— START —

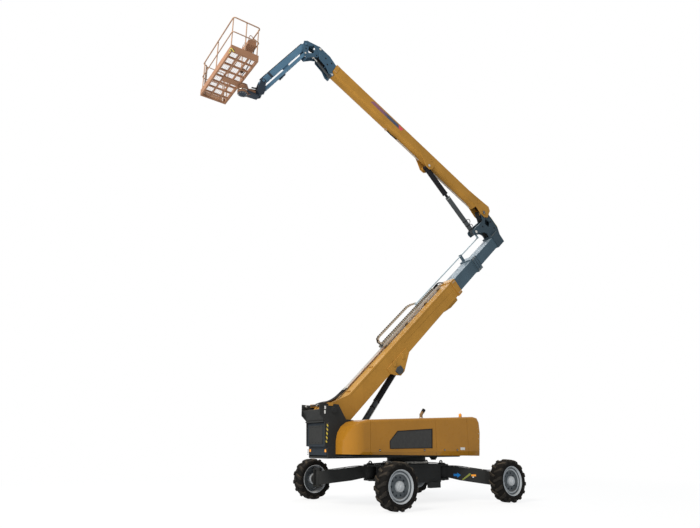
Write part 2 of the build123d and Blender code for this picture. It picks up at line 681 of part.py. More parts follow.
def swept(path, radius):
    return sweep(Plane(origin=path @ 0, z_dir=path % 0) * Circle(radius), path=path)


def make_platform_floor():
    x0, x1 = PLATFORM_X
    y = PLATFORM_HALF
    z1 = DECK_TOP
    z0 = z1 - 60
    floor = block(x0, x1, -y, y, z0, z1) - block(x0 + 45, x1 - 45, -y + 45, y - 45, z0 - 5, z1 + 5)
    for k in range(1, 8):
        at = -y + k * y / 4
        floor += block(x0 + 20, x1 - 20, at - 22, at + 22, z0 + 8, z1 - 4)
    for x in (x0 + 270, x1 - 270):
        floor += block(x - 20, x + 20, -y + 20, y - 20, z0 + 2, z1 - 10)
    toe = block(x0 - 4, x1 + 4, -y - 4, y + 4, z1, z1 + 150) - block(x0, x1, -y, y, z1 - 1, z1 + 151)
    toe -= block(x0 + 90, x1 - 90, y - 20, y + 20, z1 - 1, z1 + 151)
    toe_low = block(x0 - 4, x1 + 4, -y - 4, y + 4, z0, z1 + 4) - block(x0, x1, -y, y, z0 - 1, z1 + 5)
    floor += toe + toe_low
    floor += block(x0 + 250, ROTATOR_X + 90, -110, 110, z0 - 40, z0 + 2)
    floor += post(ROTATOR_X, 0, z0 - 50, z0, 130)
    return floor


def make_platform_rails():
    x0, x1 = PLATFORM_X
    y = PLATFORM_HALF
    rails = swept(rail_path(RAIL_TOP), 19)
    rails += swept(rail_path(RAIL_TOP - 500), 16)
    spots = [(x, side) for x in (x0 + 20, x1 - 20) for side in (-y + 75, 0, y - 75)]
    spots += [(x0 + 90, y - 20), (x1 - 90, y - 20), ((x0 + x1) / 2, -y + 20)]
    for px, py in spots:
        rails += post(px, py, DECK_TOP + 2, RAIL_TOP, 17)
    return rails


def make_gate():
    x0, x1 = PLATFORM_X
    y = PLATFORM_HALF
    gate = None
    for z in (RAIL_TOP - 40, RAIL_TOP - 500, DECK_TOP + 130):
        piece = bar((x0 + 122, y, z), (x1 - 122, y, z), 14)
        gate = piece if gate is None else gate + piece
    for x in (x0 + 130, x1 - 130):
        gate += post(x, y, DECK_TOP + 40, RAIL_TOP - 30, 14)
    gate += block(x0 + 130, x1 - 130, y - 3, y + 3, DECK_TOP + 20, DECK_TOP + 150)
    return gate


def make_control_box():
    x1 = PLATFORM_X[1]
    y = PLATFORM_HALF
    box = slab(
        [(x1 - 40, DECK_TOP + 520), (x1 - 40, DECK_TOP + 760),
        (x1 - 130, DECK_TOP + 790), (x1 - 300, DECK_TOP + 640),
         (x1 - 300, DECK_TOP + 520)],
        -y + 120, -y + 640,
    )
    box += bar((x1 - 60, -y + 180, DECK_TOP + 570), (x1 - 16.5, -y + 180, DECK_TOP + 570), 12)
    return box


def make_lanyards():
    x0, x1 = PLATFORM_X
    plate = sheet_z([(0, -45), (70, -30), (70, 30), (0, 45)], -6, 6) - post(38, 0, -10, 10, 16)
    return Pos(x0 + 0.2, -500, DECK_TOP + 60) * plate + Pos(x0 + 0.2, 500, DECK_TOP + 60) * plate


# ---------------------------------------------------------------- assembly
def place_corner(sx, sy):
    """The leg's angle and length for one corner."""
    dx = sx * (WHEEL_X - LEG_PIN_X)
    dy = sy * (KINGPIN_Y - LEG_PIN_Y)
    return math.degrees(math.atan2(dy, dx)), math.hypot(dx, dy)


def build():
    parts = {}
    parts["chassis_frame"] = make_chassis()
    parts["tie_down_eyes"] = make_tie_downs()
    tyre = make_tyre()
    rim = make_rim()
    knuckle = make_knuckle()
    for name, sx, sy in SIDES:
        angle, length = place_corner(sx, sy)
        turn = 0 if sy < 0 else 180
        parts["leg_" + name] = Pos(sx * LEG_PIN_X, sy * LEG_PIN_Y, 0) * Rot(0, 0, angle) * make_leg(length)
        parts["knuckle_" + name] = Pos(sx * WHEEL_X, sy * KINGPIN_Y, 0) * Rot(0, 0, turn) * knuckle
        parts["rim_" + name] = Pos(sx * WHEEL_X, sy * WHEEL_Y, TYRE_R) * Rot(0, 0, turn) * rim
        parts["tyre_" + name] = Pos(sx * WHEEL_X, sy * WHEEL_Y, TYRE_R) * Rot(0, 0, turn) * tyre
    parts["turntable_frame"] = make_turntable()
    parts["counterweight"] = make_counterweight()
    parts["engine_block"] = block(-1500, -500, -1120, -560, 1275, 1900)
    parts["exhaust_pipe"] = make_exhaust()
    parts["beacon"] = make_beacon()
    hood = make_hood()
    a, b, c = DOOR_SEAMS
    g = DOOR_GAP / 2
    ends = hood_piece(hood, -3000, a - g) + hood_piece(hood, c + g, 2100)
    doors = {"rear": hood_piece(hood, a + g, b - g), "front": hood_piece(hood, b + g, c - g)}
    doors["rear"] -= post(*EXHAUST_AT, 2100, 2500, EXHAUST_R + 1)
    parts["hood_right"] = ends - post(*BEACON_AT, 2300, 2400, BEACON_R + 0.5)
    parts["hood_left"] = mirror(ends, Plane.XZ)
    for end, door in doors.items():
        parts["hood_door_right_" + end] = door
        parts["hood_door_left_" + end] = mirror(door, Plane.XZ)
    parts["lower_boom_base"] = make_lower_base()
    parts["lower_boom_mid"] = make_lower_mid()
    parts["lower_boom_inner"] = make_lower_inner()
    parts["elbow_bracket"] = make_elbow()
    parts["hose_tray"] = make_hose_tray()
    parts["drag_chain"] = make_drag_chain()
    parts["push_tube"] = make_push_tube()
    rod, barrel = make_cylinder(LOWER_LUG_AT, CYL_BASE, 1790, 1740, 1190, (94, 82, 52), 98, 95, (50.5, 0))
    parts["lower_cylinder_rod"] = rod
    parts["lower_cylinder_barrel"] = barrel
    parts["upper_boom_base"] = make_upper_base()
    parts["upper_boom_mid"] = make_upper_mid()
    parts["upper_boom_inner"] = make_upper_inner()
    rod, barrel = make_cylinder(UPPER_LUG_AT, FOOT_AT, 1840, 1730, 1260, (99, 90, 50), 68, 92, (40.5, 0))
    parts["upper_cylinder_rod"] = rod
    parts["upper_cylinder_barrel"] = barrel
    parts["jib_mount"] = make_jib_mount()
    rod, barrel = make_cylinder(LEVEL_EYE_AT, LEVEL_FOOT_AT, 625, 650, 0, (0, 38, 21), 40, 50, (0, 24.5))
    parts["level_cylinder_rod"] = rod
    parts["level_cylinder_barrel"] = barrel
    parts["jib_beam"] = make_jib_beam()
    parts["jib_link"] = make_jib_link()
    parts["platform_support"] = make_platform_support()
    parts["platform_floor"] = make_platform_floor()
    parts["platform_rails"] = make_platform_rails()
    parts["platform_gate"] = make_gate()
    parts["control_box"] = make_control_box()
    parts["lanyard_anchors"] = make_lanyards()
    return parts


def shift_of(parts):
    """The move that puts the middle of the whole object's base at the origin."""
    boxes = [piece.bounding_box() for piece in parts.values()]
    low = [min(getattr(b.min, k) for b in boxes) for k in "XYZ"]
    high = [max(getattr(b.max, k) for b in boxes) for k in "XYZ"]
    return (-(low[0] + high[0]) / 2, -(low[1] + high[1]) / 2, -low[2])


def main():
    os.makedirs("parts", exist_ok=True)
    parts = build()
    shift = shift_of(parts)
    for name, piece in parts.items():
        export_step(Pos(*shift) * piece, os.path.join("parts", name + ".step"))
    print(len(parts), "parts, shifted by", [round(v, 2) for v in shift])


if __name__ == "__main__":
    main()
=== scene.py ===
"""The looks of an articulating boom lift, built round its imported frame."""

import json
import math

import bmesh
import bpy
from bpy.props import FloatProperty, FloatVectorProperty, IntProperty, PointerProperty
from mathutils import Matrix, Vector


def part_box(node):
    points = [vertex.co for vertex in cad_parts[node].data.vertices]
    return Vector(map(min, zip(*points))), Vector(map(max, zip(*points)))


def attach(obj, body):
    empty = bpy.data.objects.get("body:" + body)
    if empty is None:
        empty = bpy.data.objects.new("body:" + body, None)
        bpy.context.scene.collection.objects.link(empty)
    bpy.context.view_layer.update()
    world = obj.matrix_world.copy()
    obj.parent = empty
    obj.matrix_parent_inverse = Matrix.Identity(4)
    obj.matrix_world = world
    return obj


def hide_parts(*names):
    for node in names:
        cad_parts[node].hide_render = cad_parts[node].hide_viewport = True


bl_info = {
    "name": "Articulating Boom Lift",
    "version": (1, 0, 0),
    "blender": (4, 5, 0),
    "location": "View3D > Sidebar > Boom Lift",
    "description": "Dresses the packed boom lift with its paint, tyres, hoses and fittings",
    "category": "Object",
}

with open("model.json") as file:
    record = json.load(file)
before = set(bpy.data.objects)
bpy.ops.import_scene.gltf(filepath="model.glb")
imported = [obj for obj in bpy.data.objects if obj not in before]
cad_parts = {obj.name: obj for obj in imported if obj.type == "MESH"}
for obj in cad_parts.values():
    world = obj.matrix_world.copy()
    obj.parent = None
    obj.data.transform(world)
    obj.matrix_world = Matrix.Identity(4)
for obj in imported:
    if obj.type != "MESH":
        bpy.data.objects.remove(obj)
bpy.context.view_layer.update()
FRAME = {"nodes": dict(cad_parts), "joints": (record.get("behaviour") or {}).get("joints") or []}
JOINTS = {joint["name"]: joint for joint in FRAME["joints"]}
# From the middle of each plated member to its outer face, and how far a plate stands off it.
LEG_WALL = 0.130
TOWER_WALL = 0.490
BASE_WALL = 0.280
UPPER_WALL = 0.170
PLATE_PROUD = 0.003
CORNERS = {"front_right": (1, -1), "front_left": (1, 1), "rear_right": (-1, -1), "rear_left": (-1, 1)}


# ------------------------------------------------------------------ places
def at_joint(name):
    return Vector(JOINTS[name]["pos_m"])


def local_frame(origin, along, across):
    """Local x runs along, y across and z square to both."""
    along = Vector(along).normalized()
    across = Vector(across).normalized()
    place = Matrix((along, across, along.cross(across))).transposed().to_4x4()
    place.translation = origin
    return place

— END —

Retype exactly what runs from the line containing "low = [min(getattr(b.min, k)" through the line containing "for node in", both lines included, and stop there.

* Full answer
    low = [min(getattr(b.min, k) for b in boxes) for k in "XYZ"]
    high = [max(getattr(b.max, k) for b in boxes) for k in "XYZ"]
    return (-(low[0] + high[0]) / 2, -(low[1] + high[1]) / 2, -low[2])


def main():
    os.makedirs("parts", exist_ok=True)
    parts = build()
    shift = shift_of(parts)
    for name, piece in parts.items():
        export_step(Pos(*shift) * piece, os.path.join("parts", name + ".step"))
    print(len(parts), "parts, shifted by", [round(v, 2) for v in shift])


if __name__ == "__main__":
    main()
=== scene.py ===
"""The looks of an articulating boom lift, built round its imported frame."""

import json
import math

import bmesh
import bpy
from bpy.props import FloatProperty, FloatVectorProperty, IntProperty, PointerProperty
from mathutils import Matrix, Vector


def part_box(node):
    points = [vertex.co for vertex in cad_parts[node].data.vertices]
    return Vector(map(min, zip(*points))), Vector(map(max, zip(*points)))


def attach(obj, body):
    empty = bpy.data.objects.get("body:" + body)
    if empty is None:
        empty = bpy.data.objects.new("body:" + body, None)
        bpy.context.scene.collection.objects.link(empty)
    bpy.context.view_layer.update()
    world = obj.matrix_world.copy()
    obj.parent = empty
    obj.matrix_parent_inverse = Matrix.Identity(4)
    obj.matrix_world = world
    return obj


def hide_parts(*names):
    for node in names:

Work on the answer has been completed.